[Data in this exercise start]

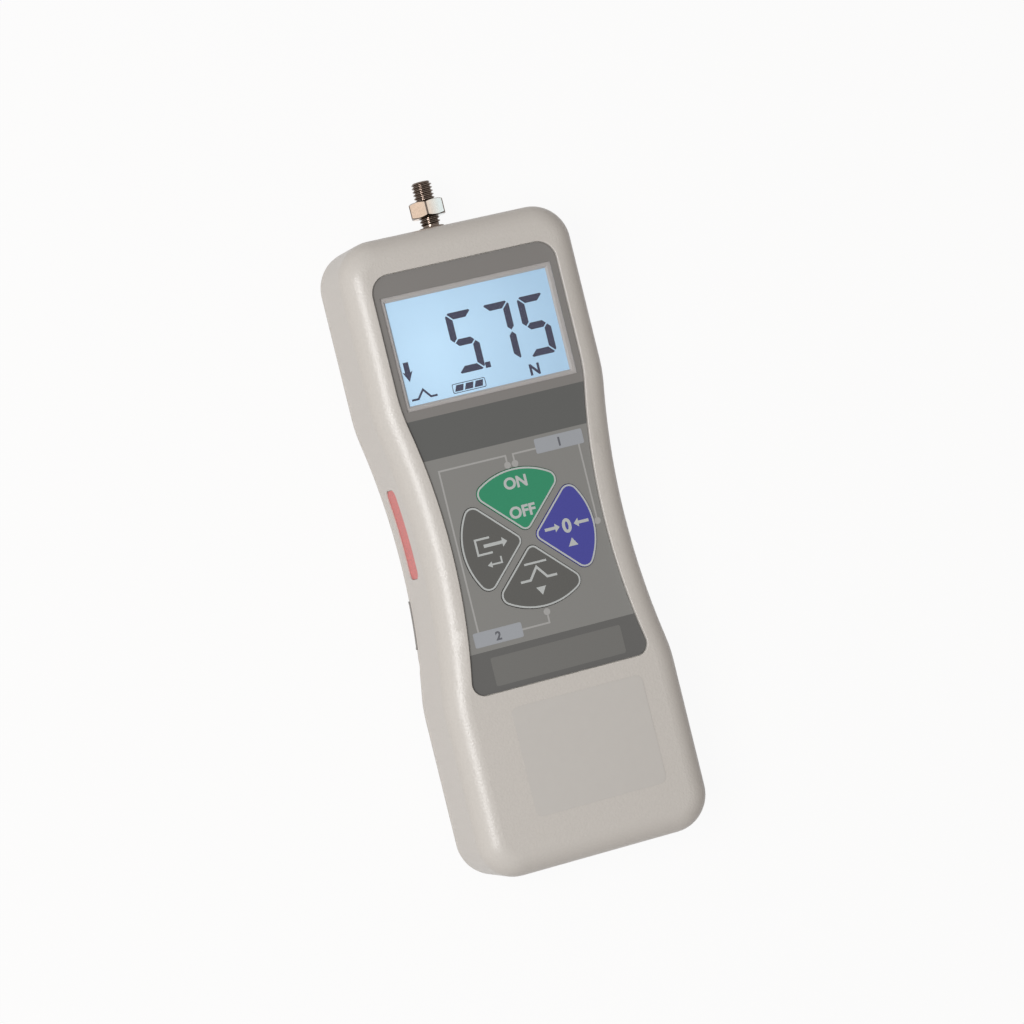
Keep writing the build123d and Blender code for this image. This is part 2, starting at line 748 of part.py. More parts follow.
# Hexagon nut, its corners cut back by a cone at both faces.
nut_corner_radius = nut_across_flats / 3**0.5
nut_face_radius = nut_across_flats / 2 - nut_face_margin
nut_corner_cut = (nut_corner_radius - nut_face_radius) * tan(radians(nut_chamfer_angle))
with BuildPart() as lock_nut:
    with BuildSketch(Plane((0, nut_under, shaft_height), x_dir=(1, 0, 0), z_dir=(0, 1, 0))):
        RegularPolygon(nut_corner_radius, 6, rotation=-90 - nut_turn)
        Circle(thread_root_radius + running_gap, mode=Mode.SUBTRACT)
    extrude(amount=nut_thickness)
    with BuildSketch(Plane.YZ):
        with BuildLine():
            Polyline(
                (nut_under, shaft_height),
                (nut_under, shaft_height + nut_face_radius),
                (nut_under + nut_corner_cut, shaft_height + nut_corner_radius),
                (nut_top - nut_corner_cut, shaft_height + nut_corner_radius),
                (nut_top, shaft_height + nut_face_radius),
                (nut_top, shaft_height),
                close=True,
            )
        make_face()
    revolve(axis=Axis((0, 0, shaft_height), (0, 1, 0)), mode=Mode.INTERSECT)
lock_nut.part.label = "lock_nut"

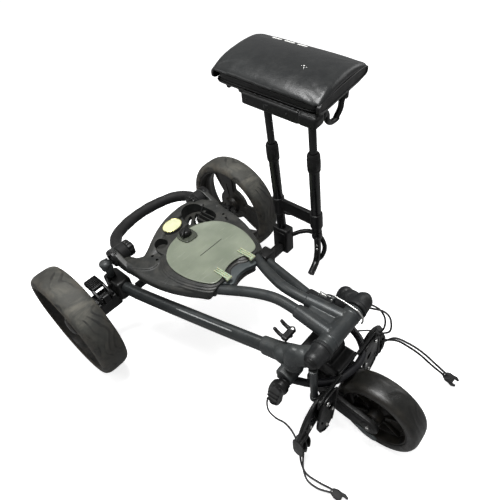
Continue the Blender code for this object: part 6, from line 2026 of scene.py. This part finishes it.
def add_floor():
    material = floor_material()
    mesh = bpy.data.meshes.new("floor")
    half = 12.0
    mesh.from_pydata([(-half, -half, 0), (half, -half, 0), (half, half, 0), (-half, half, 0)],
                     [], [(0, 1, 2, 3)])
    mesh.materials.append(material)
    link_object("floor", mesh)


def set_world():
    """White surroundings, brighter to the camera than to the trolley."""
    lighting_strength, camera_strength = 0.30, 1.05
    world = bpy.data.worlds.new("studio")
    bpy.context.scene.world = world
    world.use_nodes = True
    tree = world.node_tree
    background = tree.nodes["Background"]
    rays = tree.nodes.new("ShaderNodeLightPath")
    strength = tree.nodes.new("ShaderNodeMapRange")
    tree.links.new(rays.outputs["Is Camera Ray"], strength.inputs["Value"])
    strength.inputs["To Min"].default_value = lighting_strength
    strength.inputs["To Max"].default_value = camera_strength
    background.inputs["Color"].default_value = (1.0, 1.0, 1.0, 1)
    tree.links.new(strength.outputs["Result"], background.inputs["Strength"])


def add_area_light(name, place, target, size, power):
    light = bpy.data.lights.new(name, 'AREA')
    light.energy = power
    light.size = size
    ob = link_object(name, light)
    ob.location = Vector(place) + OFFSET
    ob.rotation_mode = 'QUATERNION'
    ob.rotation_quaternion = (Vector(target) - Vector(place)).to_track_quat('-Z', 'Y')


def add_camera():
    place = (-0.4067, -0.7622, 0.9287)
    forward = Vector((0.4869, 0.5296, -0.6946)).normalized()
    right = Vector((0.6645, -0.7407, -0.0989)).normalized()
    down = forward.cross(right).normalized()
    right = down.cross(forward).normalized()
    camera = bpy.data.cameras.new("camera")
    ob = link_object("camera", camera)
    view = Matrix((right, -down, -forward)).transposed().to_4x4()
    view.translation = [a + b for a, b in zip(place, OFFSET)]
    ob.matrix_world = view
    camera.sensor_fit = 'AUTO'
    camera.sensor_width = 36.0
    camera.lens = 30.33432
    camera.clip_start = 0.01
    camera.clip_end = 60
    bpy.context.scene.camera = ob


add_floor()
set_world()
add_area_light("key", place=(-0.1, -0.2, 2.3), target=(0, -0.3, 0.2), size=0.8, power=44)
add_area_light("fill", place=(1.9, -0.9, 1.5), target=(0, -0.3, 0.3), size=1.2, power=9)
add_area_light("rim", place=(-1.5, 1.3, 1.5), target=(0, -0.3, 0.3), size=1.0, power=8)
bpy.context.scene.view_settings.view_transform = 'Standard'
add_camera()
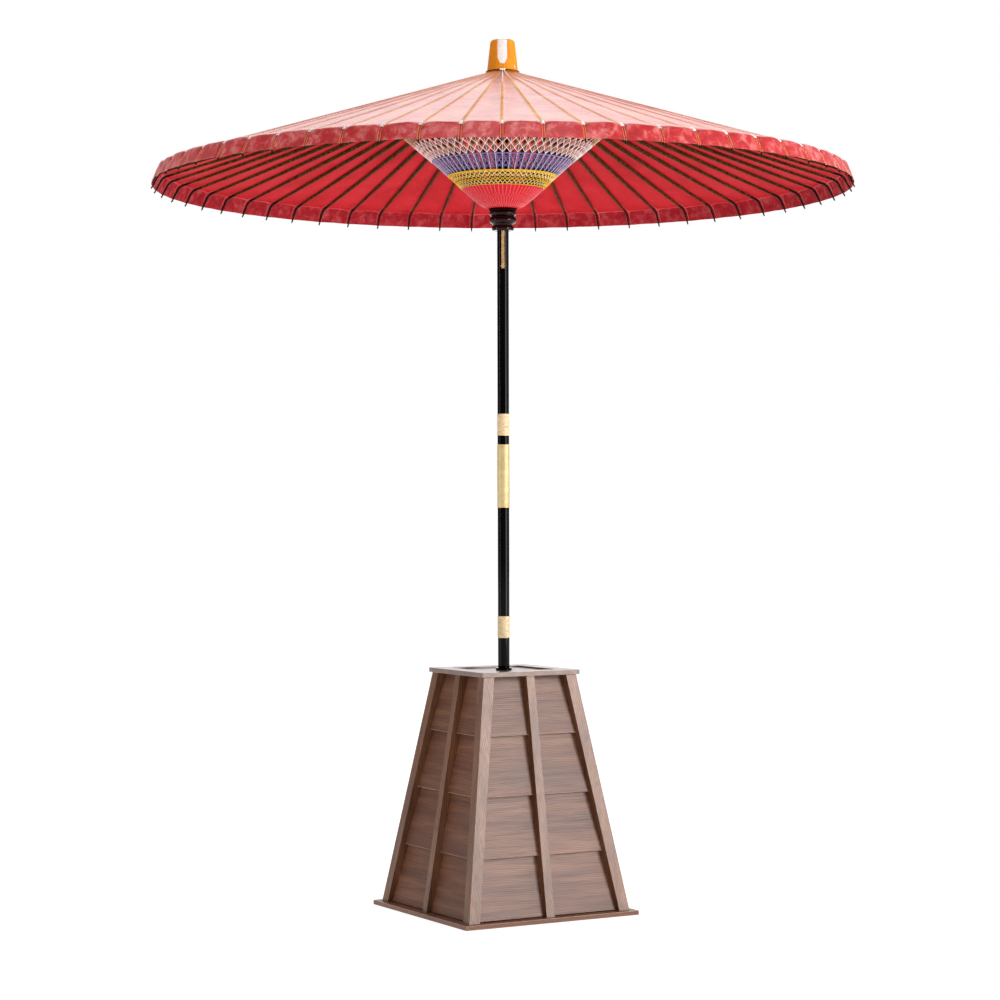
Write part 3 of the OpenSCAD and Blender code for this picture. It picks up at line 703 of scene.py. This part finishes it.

[Data in this exercise end]

◆ Exercise objective:
Reproduce each line verbatim.

◆ Solution to this problem:
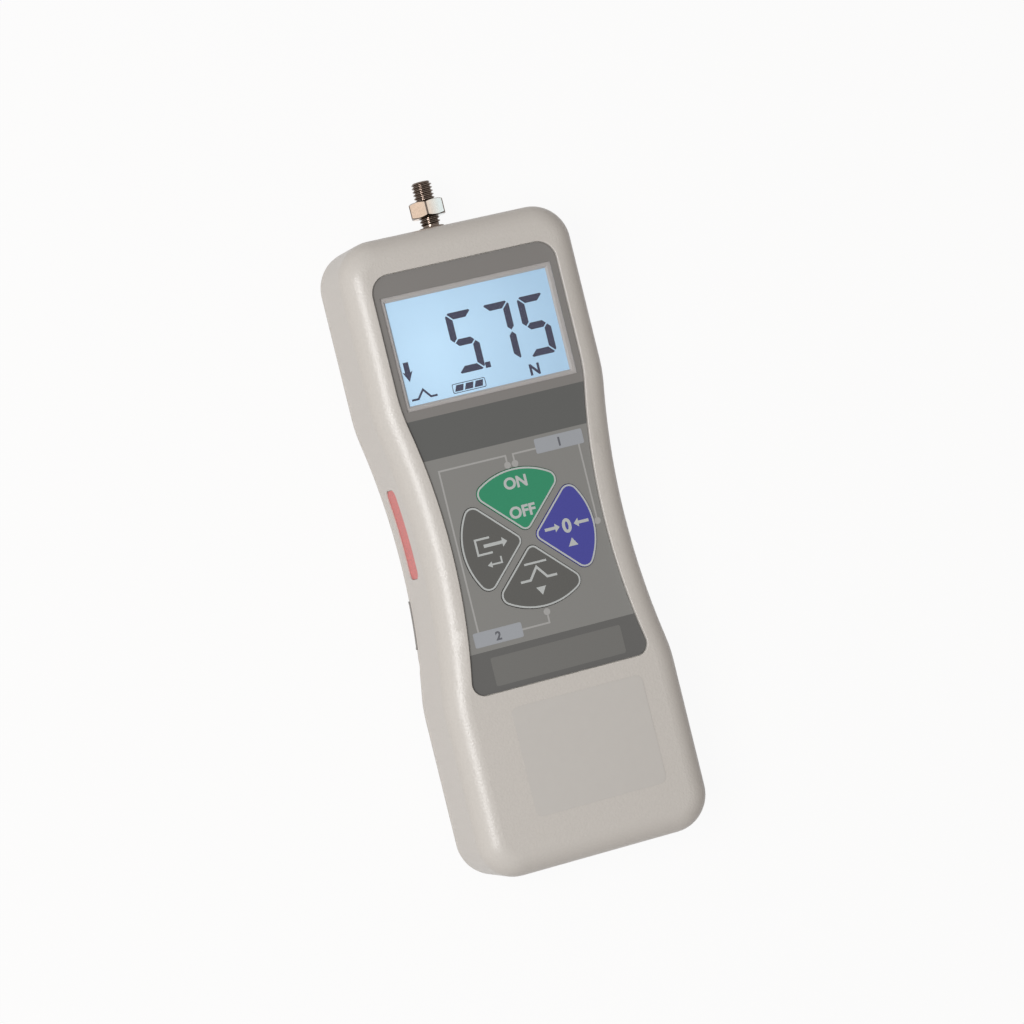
Keep writing the build123d and Blender code for this image. This is part 2, starting at line 748 of part.py. More parts follow.
# Hexagon nut, its corners cut back by a cone at both faces.
nut_corner_radius = nut_across_flats / 3**0.5
nut_face_radius = nut_across_flats / 2 - nut_face_margin
nut_corner_cut = (nut_corner_radius - nut_face_radius) * tan(radians(nut_chamfer_angle))
with BuildPart() as lock_nut:
    with BuildSketch(Plane((0, nut_under, shaft_height), x_dir=(1, 0, 0), z_dir=(0, 1, 0))):
        RegularPolygon(nut_corner_radius, 6, rotation=-90 - nut_turn)
        Circle(thread_root_radius + running_gap, mode=Mode.SUBTRACT)
    extrude(amount=nut_thickness)
    with BuildSketch(Plane.YZ):
        with BuildLine():
            Polyline(
                (nut_under, shaft_height),
                (nut_under, shaft_height + nut_face_radius),
                (nut_under + nut_corner_cut, shaft_height + nut_corner_radius),
                (nut_top - nut_corner_cut, shaft_height + nut_corner_radius),
                (nut_top, shaft_height + nut_face_radius),
                (nut_top, shaft_height),
                close=True,
            )
        make_face()
    revolve(axis=Axis((0, 0, shaft_height), (0, 1, 0)), mode=Mode.INTERSECT)
lock_nut.part.label = "lock_nut"

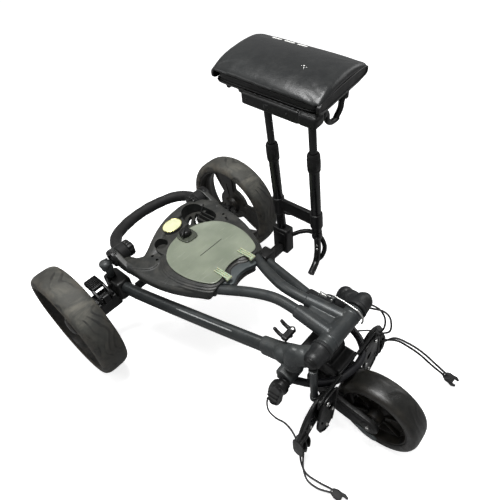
Continue the Blender code for this object: part 6, from line 2026 of scene.py. This part finishes it.
def add_floor():
    material = floor_material()
    mesh = bpy.data.meshes.new("floor")
    half = 12.0
    mesh.from_pydata([(-half, -half, 0), (half, -half, 0), (half, half, 0), (-half, half, 0)],
                     [], [(0, 1, 2, 3)])
    mesh.materials.append(material)
    link_object("floor", mesh)


def set_world():
    """White surroundings, brighter to the camera than to the trolley."""
    lighting_strength, camera_strength = 0.30, 1.05
    world = bpy.data.worlds.new("studio")
    bpy.context.scene.world = world
    world.use_nodes = True
    tree = world.node_tree
    background = tree.nodes["Background"]
    rays = tree.nodes.new("ShaderNodeLightPath")
    strength = tree.nodes.new("ShaderNodeMapRange")
    tree.links.new(rays.outputs["Is Camera Ray"], strength.inputs["Value"])
    strength.inputs["To Min"].default_value = lighting_strength
    strength.inputs["To Max"].default_value = camera_strength
    background.inputs["Color"].default_value = (1.0, 1.0, 1.0, 1)
    tree.links.new(strength.outputs["Result"], background.inputs["Strength"])


def add_area_light(name, place, target, size, power):
    light = bpy.data.lights.new(name, 'AREA')
    light.energy = power
    light.size = size
    ob = link_object(name, light)
    ob.location = Vector(place) + OFFSET
    ob.rotation_mode = 'QUATERNION'
    ob.rotation_quaternion = (Vector(target) - Vector(place)).to_track_quat('-Z', 'Y')


def add_camera():
    place = (-0.4067, -0.7622, 0.9287)
    forward = Vector((0.4869, 0.5296, -0.6946)).normalized()
    right = Vector((0.6645, -0.7407, -0.0989)).normalized()
    down = forward.cross(right).normalized()
    right = down.cross(forward).normalized()
    camera = bpy.data.cameras.new("camera")
    ob = link_object("camera", camera)
    view = Matrix((right, -down, -forward)).transposed().to_4x4()
    view.translation = [a + b for a, b in zip(place, OFFSET)]
    ob.matrix_world = view
    camera.sensor_fit = 'AUTO'
    camera.sensor_width = 36.0
    camera.lens = 30.33432
    camera.clip_start = 0.01
    camera.clip_end = 60
    bpy.context.scene.camera = ob


add_floor()
set_world()
add_area_light("key", place=(-0.1, -0.2, 2.3), target=(0, -0.3, 0.2), size=0.8, power=44)
add_area_light("fill", place=(1.9, -0.9, 1.5), target=(0, -0.3, 0.3), size=1.2, power=9)
add_area_light("rim", place=(-1.5, 1.3, 1.5), target=(0, -0.3, 0.3), size=1.0, power=8)
bpy.context.scene.view_settings.view_transform = 'Standard'
add_camera()
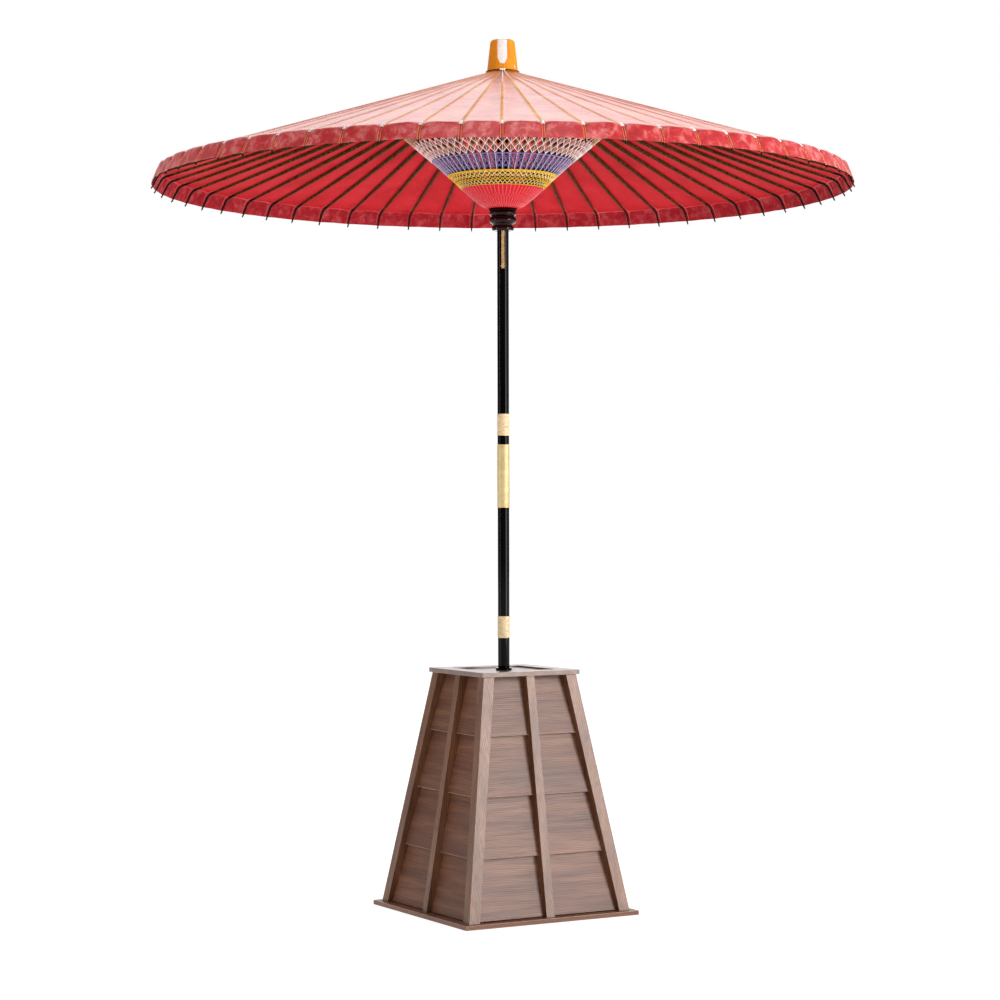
Write part 3 of the OpenSCAD and Blender code for this picture. It picks up at line 703 of scene.py. This part finishes it.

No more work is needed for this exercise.